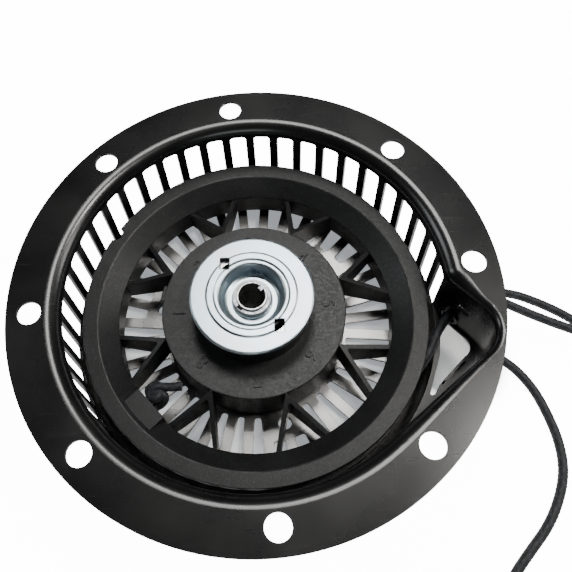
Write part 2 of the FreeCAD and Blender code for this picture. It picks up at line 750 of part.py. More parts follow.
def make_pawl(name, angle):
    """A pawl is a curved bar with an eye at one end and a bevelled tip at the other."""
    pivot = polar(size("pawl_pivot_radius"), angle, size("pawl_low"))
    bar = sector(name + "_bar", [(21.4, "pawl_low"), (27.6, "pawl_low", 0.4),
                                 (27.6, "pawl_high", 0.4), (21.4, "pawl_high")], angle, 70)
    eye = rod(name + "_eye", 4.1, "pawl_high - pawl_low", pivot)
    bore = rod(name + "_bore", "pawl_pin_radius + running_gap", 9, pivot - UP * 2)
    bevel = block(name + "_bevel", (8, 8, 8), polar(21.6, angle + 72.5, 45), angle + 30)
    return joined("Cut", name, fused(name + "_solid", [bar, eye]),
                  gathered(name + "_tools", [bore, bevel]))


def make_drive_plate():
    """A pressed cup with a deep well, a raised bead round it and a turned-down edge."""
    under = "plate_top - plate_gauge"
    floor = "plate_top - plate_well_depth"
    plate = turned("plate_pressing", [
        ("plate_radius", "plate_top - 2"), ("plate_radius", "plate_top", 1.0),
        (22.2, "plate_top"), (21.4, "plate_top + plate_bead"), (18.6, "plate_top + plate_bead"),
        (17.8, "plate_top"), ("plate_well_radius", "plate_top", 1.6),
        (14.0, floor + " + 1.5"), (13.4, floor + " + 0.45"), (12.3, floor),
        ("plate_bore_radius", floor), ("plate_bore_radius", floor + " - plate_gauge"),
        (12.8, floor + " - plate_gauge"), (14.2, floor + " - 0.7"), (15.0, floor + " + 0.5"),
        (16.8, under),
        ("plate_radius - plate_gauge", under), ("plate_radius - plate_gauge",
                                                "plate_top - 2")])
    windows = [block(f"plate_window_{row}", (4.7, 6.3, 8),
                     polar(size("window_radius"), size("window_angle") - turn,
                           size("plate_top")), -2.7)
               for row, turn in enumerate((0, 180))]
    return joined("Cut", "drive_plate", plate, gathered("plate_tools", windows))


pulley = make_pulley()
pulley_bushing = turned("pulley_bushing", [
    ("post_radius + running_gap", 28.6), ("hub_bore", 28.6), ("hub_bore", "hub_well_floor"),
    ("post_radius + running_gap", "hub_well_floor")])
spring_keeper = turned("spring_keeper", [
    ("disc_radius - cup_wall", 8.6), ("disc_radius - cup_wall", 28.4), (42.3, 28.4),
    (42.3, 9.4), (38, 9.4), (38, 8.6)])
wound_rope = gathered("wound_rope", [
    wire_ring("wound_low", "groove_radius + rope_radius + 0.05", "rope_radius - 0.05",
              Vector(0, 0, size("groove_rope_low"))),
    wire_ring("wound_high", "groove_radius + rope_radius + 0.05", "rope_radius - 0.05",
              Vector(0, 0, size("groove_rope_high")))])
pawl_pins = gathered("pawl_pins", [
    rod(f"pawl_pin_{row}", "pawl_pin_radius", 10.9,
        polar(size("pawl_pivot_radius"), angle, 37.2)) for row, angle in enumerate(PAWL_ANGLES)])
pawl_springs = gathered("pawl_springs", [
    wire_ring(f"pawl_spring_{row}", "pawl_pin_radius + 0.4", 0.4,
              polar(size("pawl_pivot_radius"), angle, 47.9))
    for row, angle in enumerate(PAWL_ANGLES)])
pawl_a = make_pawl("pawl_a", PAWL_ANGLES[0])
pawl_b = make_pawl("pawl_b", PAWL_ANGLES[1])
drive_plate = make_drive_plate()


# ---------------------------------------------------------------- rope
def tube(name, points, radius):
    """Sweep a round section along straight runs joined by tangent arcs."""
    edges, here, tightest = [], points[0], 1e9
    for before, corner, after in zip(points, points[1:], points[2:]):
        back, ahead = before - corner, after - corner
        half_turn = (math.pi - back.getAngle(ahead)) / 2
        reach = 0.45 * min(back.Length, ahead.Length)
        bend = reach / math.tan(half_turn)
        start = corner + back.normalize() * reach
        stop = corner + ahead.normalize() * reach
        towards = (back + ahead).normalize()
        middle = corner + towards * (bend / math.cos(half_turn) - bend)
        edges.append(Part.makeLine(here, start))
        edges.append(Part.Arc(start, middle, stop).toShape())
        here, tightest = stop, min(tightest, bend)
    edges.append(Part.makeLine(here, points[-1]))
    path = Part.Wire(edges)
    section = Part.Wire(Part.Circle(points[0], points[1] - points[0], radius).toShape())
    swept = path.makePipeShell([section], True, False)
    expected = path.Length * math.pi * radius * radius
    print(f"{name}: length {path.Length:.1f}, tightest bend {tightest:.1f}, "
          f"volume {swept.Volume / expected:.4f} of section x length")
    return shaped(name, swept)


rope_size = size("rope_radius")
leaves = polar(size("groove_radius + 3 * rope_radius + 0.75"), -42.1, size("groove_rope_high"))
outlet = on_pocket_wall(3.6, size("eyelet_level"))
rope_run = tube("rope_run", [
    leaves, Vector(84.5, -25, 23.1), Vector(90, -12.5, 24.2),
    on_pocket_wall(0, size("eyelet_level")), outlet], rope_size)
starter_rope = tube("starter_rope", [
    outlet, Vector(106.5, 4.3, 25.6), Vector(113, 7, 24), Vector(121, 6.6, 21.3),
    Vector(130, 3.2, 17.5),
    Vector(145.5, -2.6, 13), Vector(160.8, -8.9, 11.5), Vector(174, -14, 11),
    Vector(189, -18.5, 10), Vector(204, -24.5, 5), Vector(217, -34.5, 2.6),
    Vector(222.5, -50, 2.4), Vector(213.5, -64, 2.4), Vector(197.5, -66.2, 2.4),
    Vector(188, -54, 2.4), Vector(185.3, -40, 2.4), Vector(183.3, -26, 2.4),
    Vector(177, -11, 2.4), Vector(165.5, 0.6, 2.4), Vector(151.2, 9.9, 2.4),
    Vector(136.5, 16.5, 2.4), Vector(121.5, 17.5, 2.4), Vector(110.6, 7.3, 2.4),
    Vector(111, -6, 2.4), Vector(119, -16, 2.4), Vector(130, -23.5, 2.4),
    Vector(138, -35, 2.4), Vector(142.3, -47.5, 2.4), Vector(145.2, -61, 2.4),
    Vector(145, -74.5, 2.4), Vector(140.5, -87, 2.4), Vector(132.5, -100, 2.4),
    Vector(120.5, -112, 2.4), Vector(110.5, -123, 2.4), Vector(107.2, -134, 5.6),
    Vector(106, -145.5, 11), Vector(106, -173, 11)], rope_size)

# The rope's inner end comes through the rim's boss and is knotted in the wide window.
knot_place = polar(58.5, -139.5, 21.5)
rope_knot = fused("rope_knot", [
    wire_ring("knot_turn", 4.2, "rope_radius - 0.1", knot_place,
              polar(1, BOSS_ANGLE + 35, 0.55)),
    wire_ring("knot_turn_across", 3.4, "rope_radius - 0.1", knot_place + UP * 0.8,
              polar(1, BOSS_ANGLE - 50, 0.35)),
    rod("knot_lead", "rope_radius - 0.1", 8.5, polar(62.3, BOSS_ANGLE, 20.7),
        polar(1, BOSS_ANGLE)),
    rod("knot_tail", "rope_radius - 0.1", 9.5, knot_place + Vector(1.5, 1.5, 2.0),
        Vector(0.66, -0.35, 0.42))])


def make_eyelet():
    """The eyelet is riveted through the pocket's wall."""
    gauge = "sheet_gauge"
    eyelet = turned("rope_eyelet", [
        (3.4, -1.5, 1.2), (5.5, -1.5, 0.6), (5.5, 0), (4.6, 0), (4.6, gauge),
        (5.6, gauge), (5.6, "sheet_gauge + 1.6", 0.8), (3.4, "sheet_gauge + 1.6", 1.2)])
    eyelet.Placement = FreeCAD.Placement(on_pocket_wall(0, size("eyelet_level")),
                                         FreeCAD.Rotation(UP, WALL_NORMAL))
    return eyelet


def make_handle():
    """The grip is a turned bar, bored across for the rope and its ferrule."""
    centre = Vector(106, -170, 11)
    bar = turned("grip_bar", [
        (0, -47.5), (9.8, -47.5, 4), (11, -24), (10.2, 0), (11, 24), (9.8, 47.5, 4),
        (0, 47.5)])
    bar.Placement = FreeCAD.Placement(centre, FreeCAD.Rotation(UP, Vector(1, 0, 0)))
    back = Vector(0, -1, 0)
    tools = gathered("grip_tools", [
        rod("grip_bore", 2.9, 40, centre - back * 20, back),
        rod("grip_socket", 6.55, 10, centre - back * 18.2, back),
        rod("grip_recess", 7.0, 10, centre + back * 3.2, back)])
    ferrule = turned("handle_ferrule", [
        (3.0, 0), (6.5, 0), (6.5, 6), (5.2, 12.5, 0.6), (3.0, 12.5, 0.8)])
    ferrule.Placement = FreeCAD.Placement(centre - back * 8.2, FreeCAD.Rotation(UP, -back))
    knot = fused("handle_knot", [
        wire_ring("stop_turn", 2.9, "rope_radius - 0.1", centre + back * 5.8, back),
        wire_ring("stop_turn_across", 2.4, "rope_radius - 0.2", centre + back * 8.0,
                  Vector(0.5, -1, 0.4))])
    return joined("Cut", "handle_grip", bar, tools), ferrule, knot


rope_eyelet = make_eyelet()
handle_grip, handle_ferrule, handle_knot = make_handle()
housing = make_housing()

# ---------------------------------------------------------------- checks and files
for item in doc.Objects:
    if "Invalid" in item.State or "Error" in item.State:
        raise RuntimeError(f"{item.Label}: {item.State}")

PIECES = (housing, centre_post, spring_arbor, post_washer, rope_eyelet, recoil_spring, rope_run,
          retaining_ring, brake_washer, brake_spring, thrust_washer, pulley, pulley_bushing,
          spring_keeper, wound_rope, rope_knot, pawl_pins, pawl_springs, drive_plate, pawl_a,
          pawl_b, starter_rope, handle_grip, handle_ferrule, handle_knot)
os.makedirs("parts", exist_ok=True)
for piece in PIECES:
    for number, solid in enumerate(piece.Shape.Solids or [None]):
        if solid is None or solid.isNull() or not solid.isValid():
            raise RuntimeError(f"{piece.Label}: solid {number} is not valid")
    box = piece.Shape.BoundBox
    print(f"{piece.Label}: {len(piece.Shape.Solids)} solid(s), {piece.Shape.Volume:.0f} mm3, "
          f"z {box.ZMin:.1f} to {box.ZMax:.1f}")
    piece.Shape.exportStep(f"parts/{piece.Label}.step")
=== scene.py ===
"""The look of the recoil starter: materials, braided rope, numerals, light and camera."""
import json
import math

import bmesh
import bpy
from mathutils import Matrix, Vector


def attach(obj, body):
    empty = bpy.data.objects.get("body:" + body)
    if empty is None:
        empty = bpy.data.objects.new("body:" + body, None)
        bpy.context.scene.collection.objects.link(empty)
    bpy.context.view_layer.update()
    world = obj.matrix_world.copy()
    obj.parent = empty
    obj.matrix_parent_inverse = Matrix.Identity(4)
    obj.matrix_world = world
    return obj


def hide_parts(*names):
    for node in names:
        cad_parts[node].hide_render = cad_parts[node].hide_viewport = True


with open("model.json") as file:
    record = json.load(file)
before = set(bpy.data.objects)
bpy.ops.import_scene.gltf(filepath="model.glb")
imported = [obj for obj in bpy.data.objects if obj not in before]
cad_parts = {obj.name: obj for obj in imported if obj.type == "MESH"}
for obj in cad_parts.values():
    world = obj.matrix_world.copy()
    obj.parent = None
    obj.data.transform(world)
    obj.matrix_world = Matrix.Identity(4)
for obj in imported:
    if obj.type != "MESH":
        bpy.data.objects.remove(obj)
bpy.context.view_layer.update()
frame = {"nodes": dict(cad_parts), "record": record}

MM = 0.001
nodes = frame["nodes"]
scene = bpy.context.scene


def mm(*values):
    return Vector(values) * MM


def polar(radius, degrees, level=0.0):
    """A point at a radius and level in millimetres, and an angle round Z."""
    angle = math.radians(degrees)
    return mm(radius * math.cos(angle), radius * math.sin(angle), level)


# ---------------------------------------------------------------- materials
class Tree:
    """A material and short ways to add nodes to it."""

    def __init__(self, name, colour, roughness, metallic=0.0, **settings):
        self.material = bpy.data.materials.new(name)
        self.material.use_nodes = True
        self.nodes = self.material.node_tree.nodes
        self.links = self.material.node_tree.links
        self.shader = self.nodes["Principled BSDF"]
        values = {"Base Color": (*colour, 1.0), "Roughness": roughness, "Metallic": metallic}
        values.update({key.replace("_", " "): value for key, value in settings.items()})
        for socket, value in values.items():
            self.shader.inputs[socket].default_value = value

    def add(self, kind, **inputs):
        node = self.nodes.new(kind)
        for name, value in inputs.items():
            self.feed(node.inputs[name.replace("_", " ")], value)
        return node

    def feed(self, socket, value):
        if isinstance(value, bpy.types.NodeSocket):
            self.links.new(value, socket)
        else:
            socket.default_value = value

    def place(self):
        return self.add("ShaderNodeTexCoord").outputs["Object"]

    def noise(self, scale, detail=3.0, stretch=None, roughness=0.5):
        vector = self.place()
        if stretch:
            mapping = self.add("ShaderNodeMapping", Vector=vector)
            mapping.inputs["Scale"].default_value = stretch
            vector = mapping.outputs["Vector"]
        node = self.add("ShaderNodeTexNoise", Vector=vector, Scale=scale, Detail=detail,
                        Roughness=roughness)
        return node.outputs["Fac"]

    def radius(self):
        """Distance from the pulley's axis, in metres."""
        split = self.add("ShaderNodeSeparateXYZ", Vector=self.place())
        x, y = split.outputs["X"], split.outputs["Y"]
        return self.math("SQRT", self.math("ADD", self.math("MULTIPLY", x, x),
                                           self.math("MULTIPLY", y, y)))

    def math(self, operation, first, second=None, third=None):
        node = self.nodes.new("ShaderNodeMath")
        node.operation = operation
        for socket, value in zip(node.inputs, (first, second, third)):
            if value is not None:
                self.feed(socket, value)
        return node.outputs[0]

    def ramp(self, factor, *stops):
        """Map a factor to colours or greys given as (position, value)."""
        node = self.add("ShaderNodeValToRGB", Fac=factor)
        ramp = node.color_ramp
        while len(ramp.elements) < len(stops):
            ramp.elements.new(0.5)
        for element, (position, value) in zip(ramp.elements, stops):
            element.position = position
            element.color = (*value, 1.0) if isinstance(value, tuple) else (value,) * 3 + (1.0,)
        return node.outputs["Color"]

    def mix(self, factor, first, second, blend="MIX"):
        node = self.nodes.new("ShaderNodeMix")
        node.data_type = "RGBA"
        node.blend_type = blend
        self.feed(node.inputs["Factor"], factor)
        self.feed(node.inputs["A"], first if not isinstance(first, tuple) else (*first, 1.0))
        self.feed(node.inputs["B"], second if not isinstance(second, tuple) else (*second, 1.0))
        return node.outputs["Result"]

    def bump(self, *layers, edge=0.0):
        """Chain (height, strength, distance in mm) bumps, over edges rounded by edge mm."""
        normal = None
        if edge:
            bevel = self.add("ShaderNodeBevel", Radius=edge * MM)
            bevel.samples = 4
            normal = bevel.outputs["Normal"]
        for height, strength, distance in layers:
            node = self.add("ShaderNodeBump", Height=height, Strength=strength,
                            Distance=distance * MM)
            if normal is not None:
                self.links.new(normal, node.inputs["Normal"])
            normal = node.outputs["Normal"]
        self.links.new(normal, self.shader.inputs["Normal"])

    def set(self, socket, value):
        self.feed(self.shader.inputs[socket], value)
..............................
● EXERCISE OBJECTIVE
Everything from the line with "checks and files" through the line with "obj.matrix_world = Matrix.Identity(4)", both ends included, should be repeated exactly; nothing else should appear.

● ANSWER BELOW
# ---------------------------------------------------------------- checks and files
for item in doc.Objects:
    if "Invalid" in item.State or "Error" in item.State:
        raise RuntimeError(f"{item.Label}: {item.State}")

PIECES = (housing, centre_post, spring_arbor, post_washer, rope_eyelet, recoil_spring, rope_run,
          retaining_ring, brake_washer, brake_spring, thrust_washer, pulley, pulley_bushing,
          spring_keeper, wound_rope, rope_knot, pawl_pins, pawl_springs, drive_plate, pawl_a,
          pawl_b, starter_rope, handle_grip, handle_ferrule, handle_knot)
os.makedirs("parts", exist_ok=True)
for piece in PIECES:
    for number, solid in enumerate(piece.Shape.Solids or [None]):
        if solid is None or solid.isNull() or not solid.isValid():
            raise RuntimeError(f"{piece.Label}: solid {number} is not valid")
    box = piece.Shape.BoundBox
    print(f"{piece.Label}: {len(piece.Shape.Solids)} solid(s), {piece.Shape.Volume:.0f} mm3, "
          f"z {box.ZMin:.1f} to {box.ZMax:.1f}")
    piece.Shape.exportStep(f"parts/{piece.Label}.step")
=== scene.py ===
"""The look of the recoil starter: materials, braided rope, numerals, light and camera."""
import json
import math

import bmesh
import bpy
from mathutils import Matrix, Vector


def attach(obj, body):
    empty = bpy.data.objects.get("body:" + body)
    if empty is None:
        empty = bpy.data.objects.new("body:" + body, None)
        bpy.context.scene.collection.objects.link(empty)
    bpy.context.view_layer.update()
    world = obj.matrix_world.copy()
    obj.parent = empty
    obj.matrix_parent_inverse = Matrix.Identity(4)
    obj.matrix_world = world
    return obj


def hide_parts(*names):
    for node in names:
        cad_parts[node].hide_render = cad_parts[node].hide_viewport = True


with open("model.json") as file:
    record = json.load(file)
before = set(bpy.data.objects)
bpy.ops.import_scene.gltf(filepath="model.glb")
imported = [obj for obj in bpy.data.objects if obj not in before]
cad_parts = {obj.name: obj for obj in imported if obj.type == "MESH"}
for obj in cad_parts.values():
    world = obj.matrix_world.copy()
    obj.parent = None
    obj.data.transform(world)
    obj.matrix_world = Matrix.Identity(4)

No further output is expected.